Exercise brief:
Copy exactly the block of lines between the one containing "mirror([flip, 0, 0])" and the one containing "cad_parts[node].hide_render = cad_parts[node].hide_viewport", inclusive.

Dataset extract:
------------------------

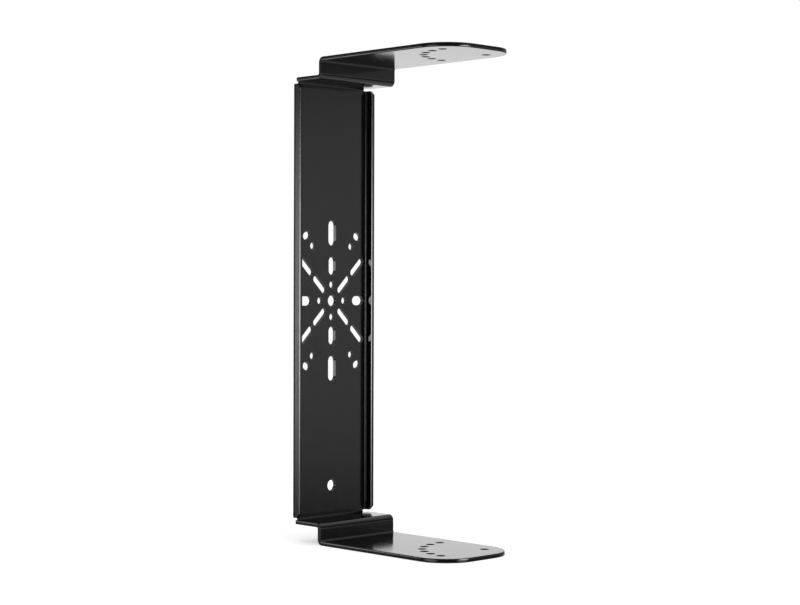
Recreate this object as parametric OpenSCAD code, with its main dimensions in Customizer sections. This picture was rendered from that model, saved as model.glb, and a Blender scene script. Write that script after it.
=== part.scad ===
// Wall bracket for a loudspeaker, folded from one sheet of steel.
// The wall plate lies in the XZ plane with its wall face at y = 0.
// The arms reach forward, along -Y, above and below the loudspeaker.
// The origin is the middle of the centre hole, on the wall face.

/* [Sheet] */
// Thickness of the steel sheet
sheet_t = 4; // [2:0.25:5]
// Inside radius of every fold
fold_r = 1.5; // [1:0.25:3]

/* [Wall plate] */
// Width over the two side flanges
plate_w = 100; // [90:1:140]
// Depth of the side flanges, measured from the wall
flange_d = 12; // [11:0.5:30]
// Corner cut off at both ends of each flange
flange_chamfer = 4; // [1:0.5:4]
// Gap between a flange's end and the start of the shelf fold
flange_gap = 0.5; // [0.25:0.25:4]
// How far the corner notches reach in beyond the flange folds
notch_in = 2; // [0.5:0.25:4]

/* [Shelves and arms] */
// Clear height between the two arms
bay_h = 460; // [400:1:600]
// Step from the inside of a shelf to the inside of its arm
riser_h = 17; // [14:0.5:40]
// Distance from the wall to the front of the risers
riser_d = 42; // [36:1:80]
// Distance from the wall to the front of the arms
arm_d = 210; // [180:1:300]
// How much narrower than the plate the arms are, on each side
arm_inset = 1; // [0:0.5:4]
// Radius of the arms' two front corners
arm_corner_r = 33; // [10:1:42]

/* [Arm holes] */
// Diameter of the pivot hole and of the locking holes
arm_hole_d = 8.5; // [5:0.25:10]
// Distance of the pivot hole from the arm's side, and of the last locking hole from the other side
pivot_side = 20; // [16:0.5:22]
// Distance of the pivot hole from the front of the arm
pivot_front = 26; // [20:0.5:40]
// Number of locking holes on their quarter circle
lock_count = 7; // [3:1:7]

/* [Shelf holes] */
// Diameter of the small hole in each shelf
shelf_hole_d = 5; // [3:0.25:8]
// Distance of that hole from the wall
shelf_hole_from_wall = 16; // [12:0.5:24]

/* [Middle row of the plate] */
// Diameter of the centre hole and of the low hole
main_hole_d = 11; // [8:0.25:12]
// Distance of the low hole from the underside of the plate's bottom shelf
low_hole_up = 34; // [20:0.5:80]
// Diameter of the four small holes around the centre
cross_hole_d = 7; // [4:0.25:8]
// Distance of those four holes from the centre
cross_hole_r = 16; // [14:0.25:18]
// Length of the short upright slots
short_slot_l = 18; // [12:0.5:20]
// Width of the short upright slots
short_slot_w = 9; // [6:0.25:11]
// Distance of the short upright slots from the centre
short_slot_z = 34.5; // [32:0.5:38]
// Length of the long upright slots
long_slot_l = 25; // [16:0.5:28]
// Width of the long upright slots
long_slot_w = 10; // [6:0.25:12]
// Distance of the long upright slots from the centre
long_slot_z = 67; // [64:0.5:90]

/* [Side slots] */
// Length of the two level slots beside the centre
side_slot_l = 15; // [11:0.5:17]
// Width of the two level slots
side_slot_w = 9; // [6:0.25:11]
// Distance of a level slot's middle from the plate's side
side_slot_side = 15.5; // [15:0.5:18]

/* [Diagonal slots] */
// Width of the eight diagonal slots
diag_slot_w = 7; // [4:0.25:8]
// Sideways distance of the inner slots' first round end from the centre
diag_start = 10.75; // [10:0.25:12]
// Sideways distance of the outer slots' last round end from the plate's side
diag_side = 11.25; // [10.5:0.25:14]
// Metal left between an inner and an outer slot
diag_web = 2.75; // [1.5:0.25:5]

/* [Screw holes near the corners] */
// Diameter of the four round screw holes
screw_hole_d = 7; // [4:0.25:8]
// Distance of the round screw holes from the plate's side
screw_hole_side = 24.5; // [23:0.5:28]
// Height of the round screw holes above and below the centre
screw_hole_z = 54; // [52:0.5:56]
// Length of the four tilted slots
tilt_slot_l = 10; // [8:0.25:11]
// Width of the four tilted slots
tilt_slot_w = 7.5; // [5:0.25:8]
// Distance of the tilted slots from the plate's side
tilt_slot_side = 16.5; // [15:0.5:18]
// Height of the tilted slots above and below the centre
tilt_slot_z = 64; // [62:0.5:70]

/* [Hidden] */
$fn = 96;

// Depth that a through cut reaches past each face of the sheet
cut_over = 1;
// Outside radius of a fold
fold_out = fold_r + sheet_t;
// Quarter circle swept by the locking holes, from straight back to straight sideways
lock_sweep = 90;

arm_w = plate_w - 2 * arm_inset;
arm_z = bay_h / 2;
shelf_z = arm_z - riser_h;
shelf_out_z = shelf_z + sheet_t;
// Height at which the flat of the plate ends and the shelf fold starts
plate_end_z = shelf_z - fold_r;
flange_end_z = plate_end_z - flange_gap;
plate_flat_w = plate_w - 2 * fold_out;
// Width of the fold between plate and shelf, between its two corner notches
notched_w = plate_flat_w - 2 * notch_in;

pivot_x = arm_w / 2 - pivot_side;
pivot_d = arm_d - pivot_front;
// The first locking hole lies straight behind the pivot, the last one straight beside it
lock_r = 2 * pivot_x;
lock_step = lock_sweep / (lock_count - 1);

low_hole_z = low_hole_up - shelf_out_z;
side_slot_x = plate_w / 2 - side_slot_side;
diag_end = plate_w / 2 - diag_side;
// Sideways distance between the round ends on both sides of the metal left in a diagonal
diag_step = (diag_slot_w + diag_web) * cos(45);
diag_inner_end = (diag_start + diag_end - diag_step) / 2;
diag_outer_start = diag_inner_end + diag_step;
screw_hole_x = plate_w / 2 - screw_hole_side;
tilt_slot_x = plate_w / 2 - tilt_slot_side;
// The tilted slots follow a circle around the centre
tilt_angle = atan2(tilt_slot_x, tilt_slot_z);

// Round-ended slot along X, centred
module slot(length, width) {
    square([length - width, width], center = true);
    for (side = [-1, 1])
        translate([side * (length - width) / 2, 0])
            circle(d = width);
}

// Round-ended slot at 45 degrees whose round ends are centred at [from, from] and [to, to]
module diagonal_slot(from, to, width) {
    translate([(from + to) / 2, (from + to) / 2])
        rotate(45)
            slot((to - from) / cos(45) + width, width);
}

// Quarter tube around the X axis: one fold of the sheet, starting at the given angle from +Y
module fold(width, start) {
    rotate([90, 0, 90])
        rotate(start)
            translate([0, 0, -width / 2])
                rotate_extrude(angle = 90)
                    translate([fold_r, 0])
                        square([sheet_t, width]);
}

// Slots and screw holes of the plate's upper right quarter
module quarter_holes() {
    diagonal_slot(diag_start, diag_inner_end, diag_slot_w);
    diagonal_slot(diag_outer_start, diag_end, diag_slot_w);
    translate([screw_hole_x, screw_hole_z])
        circle(d = screw_hole_d);
    translate([tilt_slot_x, tilt_slot_z])
        rotate(-tilt_angle)
            slot(tilt_slot_l, tilt_slot_w);
}

// All holes of the wall plate, drawn with X to the side and Y upwards
module plate_holes() {
    circle(d = main_hole_d);
    translate([0, low_hole_z])
        circle(d = main_hole_d);
    for (turn = [0 : 90 : 270])
        rotate(turn)
            translate([cross_hole_r, 0])
                circle(d = cross_hole_d);
    for (side = [-1, 1]) {
        translate([0, side * short_slot_z])
            rotate(90)
                slot(short_slot_l, short_slot_w);
        translate([0, side * long_slot_z])
            rotate(90)
                slot(long_slot_l, long_slot_w);
        translate([side * side_slot_x, 0])
            slot(side_slot_l, side_slot_w);
    }
    for (flip_x = [0, 1], flip_z = [0, 1])
        mirror([flip_x, 0])
            mirror([0, flip_z])
                quarter_holes();
}

// Flat of the wall plate, between the side folds and between the shelf folds
module wall_plate() {
    rotate([90, 0, 0])
        linear_extrude(sheet_t)
            difference() {
                square([plate_flat_w, 2 * flange_end_z], center = true);
                plate_holes();
            }
    // The plate goes on between the corner notches up to the shelf folds
    for (side = [-1, 1])
        translate([0, -sheet_t / 2, side * (flange_end_z + flange_gap / 2)])
            cube([notched_w, sheet_t, flange_gap], center = true);
}

// Right-hand side fold and flange, with its two front corners cut off
module side_flange() {
    translate([plate_flat_w / 2, -fold_out, -flange_end_z])
        rotate_extrude(angle = 90)
            translate([fold_r, 0])
                square([sheet_t, 2 * flange_end_z]);
    translate([plate_w / 2 - sheet_t, 0, 0])
        rotate([90, 0, 90])
            linear_extrude(sheet_t)
                polygon([
                    [-fold_out, -flange_end_z],
                    [-fold_out, flange_end_z],
                    [flange_chamfer - flange_d, flange_end_z],
                    [-flange_d, flange_end_z - flange_chamfer],
                    [-flange_d, flange_chamfer - flange_end_z],
                    [flange_chamfer - flange_d, -flange_end_z]
                ]);
}

// Flat of one arm, drawn with X to the side and Y towards the wall, at its true distance
module arm_outline() {
    back = -riser_d - fold_r;
    translate([-arm_w / 2, arm_corner_r - arm_d])
        square([arm_w, back + arm_d - arm_corner_r]);
    translate([arm_corner_r - arm_w / 2, -arm_d])
        square([arm_w - 2 * arm_corner_r, arm_corner_r]);
    for (side = [-1, 1])
        translate([side * (arm_w / 2 - arm_corner_r), arm_corner_r - arm_d])
            circle(r = arm_corner_r);
}

// Pivot hole and the quarter circle of locking holes around it
module arm_holes() {
    translate([pivot_x, -pivot_d]) {
        circle(d = arm_hole_d);
        for (i = [0 : lock_count - 1])
            rotate(90 + i * lock_step)
                translate([lock_r, 0])
                    circle(d = arm_hole_d);
    }
}

// Upper shelf, riser and arm with the three folds that join them to the plate
module upper_arm() {
    translate([0, -fold_out, plate_end_z])
        fold(notched_w, 0);
    difference() {
        translate([-arm_w / 2, fold_out - riser_d, shelf_z])
            cube([arm_w, riser_d - 2 * fold_out, sheet_t]);
        translate([0, -shelf_hole_from_wall, shelf_z - cut_over])
            cylinder(d = shelf_hole_d, h = sheet_t + 2 * cut_over);
    }
    translate([0, fold_out - riser_d, shelf_z + fold_out])
        fold(arm_w, 180);
    translate([-arm_w / 2, -riser_d, shelf_z + fold_out])
        cube([arm_w, sheet_t, riser_h - fold_out - fold_r]);
    translate([0, -riser_d - fold_r, arm_z - fold_r])
        fold(arm_w, 0);
    translate([0, 0, arm_z])
        linear_extrude(sheet_t)
            difference() {
                arm_outline();
                arm_holes();
            }
}

module bracket() {
    color([0.05, 0.05, 0.055])
        union() {
            wall_plate();
            for (flip = [0, 1]) {
                mirror([flip, 0, 0])
                    side_flange();
                mirror([0, 0, flip])
                    upper_arm();
            }
        }
}

bracket();
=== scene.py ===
"""Wall bracket for a loudspeaker: one folded steel sheet in black powder coat."""

import logging
from collections.abc import Sequence
from dataclasses import dataclass, field
from enum import Enum

import bpy
import numpy as np
from mathutils import Matrix, Vector
from mathutils.geometry import delaunay_2d_cdt


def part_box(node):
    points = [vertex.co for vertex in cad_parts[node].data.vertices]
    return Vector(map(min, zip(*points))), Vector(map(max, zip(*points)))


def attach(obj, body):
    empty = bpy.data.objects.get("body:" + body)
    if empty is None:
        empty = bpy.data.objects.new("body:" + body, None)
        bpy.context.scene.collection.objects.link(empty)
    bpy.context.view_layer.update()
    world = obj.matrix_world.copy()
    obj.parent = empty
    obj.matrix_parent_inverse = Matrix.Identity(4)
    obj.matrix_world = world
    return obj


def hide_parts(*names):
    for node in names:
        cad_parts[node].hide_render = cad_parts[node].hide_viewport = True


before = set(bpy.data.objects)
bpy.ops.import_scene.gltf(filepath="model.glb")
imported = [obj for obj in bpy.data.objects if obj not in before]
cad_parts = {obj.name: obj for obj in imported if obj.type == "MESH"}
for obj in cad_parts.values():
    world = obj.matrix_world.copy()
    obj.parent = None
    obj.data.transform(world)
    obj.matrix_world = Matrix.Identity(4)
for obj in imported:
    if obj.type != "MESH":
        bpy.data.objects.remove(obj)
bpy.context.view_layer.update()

log = logging.getLogger("bracket")

# Millimetres to metres: sizes are held in millimetres, meshes are written in metres
MM = 0.001
QUARTER_TURN = np.pi / 2
# How much narrower than the plate the arms are on each side, in millimetres
ARM_INSET = 1.0
# Points closer together than this, in millimetres or as a share of a stretch, count as one
SAME_POINT = 1e-6
# How far off a fold line a point may lie and still count as on it, in millimetres
ON_LINE = 1e-5
# The triangulation's number for giving only the triangles inside the given edges
INSIDE_EDGES = 1
WHITE = (1.0, 1.0, 1.0, 1.0)


class SheetSide(Enum):
    """The two faces of the sheet, by the place that the face has in a rim's profile."""

    WALL = 0
    ROOM = -1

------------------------

Response to this task:
                mirror([flip, 0, 0])
                    side_flange();
                mirror([0, 0, flip])
                    upper_arm();
            }
        }
}

bracket();
=== scene.py ===
"""Wall bracket for a loudspeaker: one folded steel sheet in black powder coat."""

import logging
from collections.abc import Sequence
from dataclasses import dataclass, field
from enum import Enum

import bpy
import numpy as np
from mathutils import Matrix, Vector
from mathutils.geometry import delaunay_2d_cdt


def part_box(node):
    points = [vertex.co for vertex in cad_parts[node].data.vertices]
    return Vector(map(min, zip(*points))), Vector(map(max, zip(*points)))


def attach(obj, body):
    empty = bpy.data.objects.get("body:" + body)
    if empty is None:
        empty = bpy.data.objects.new("body:" + body, None)
        bpy.context.scene.collection.objects.link(empty)
    bpy.context.view_layer.update()
    world = obj.matrix_world.copy()
    obj.parent = empty
    obj.matrix_parent_inverse = Matrix.Identity(4)
    obj.matrix_world = world
    return obj


def hide_parts(*names):
    for node in names:
        cad_parts[node].hide_render = cad_parts[node].hide_viewport = True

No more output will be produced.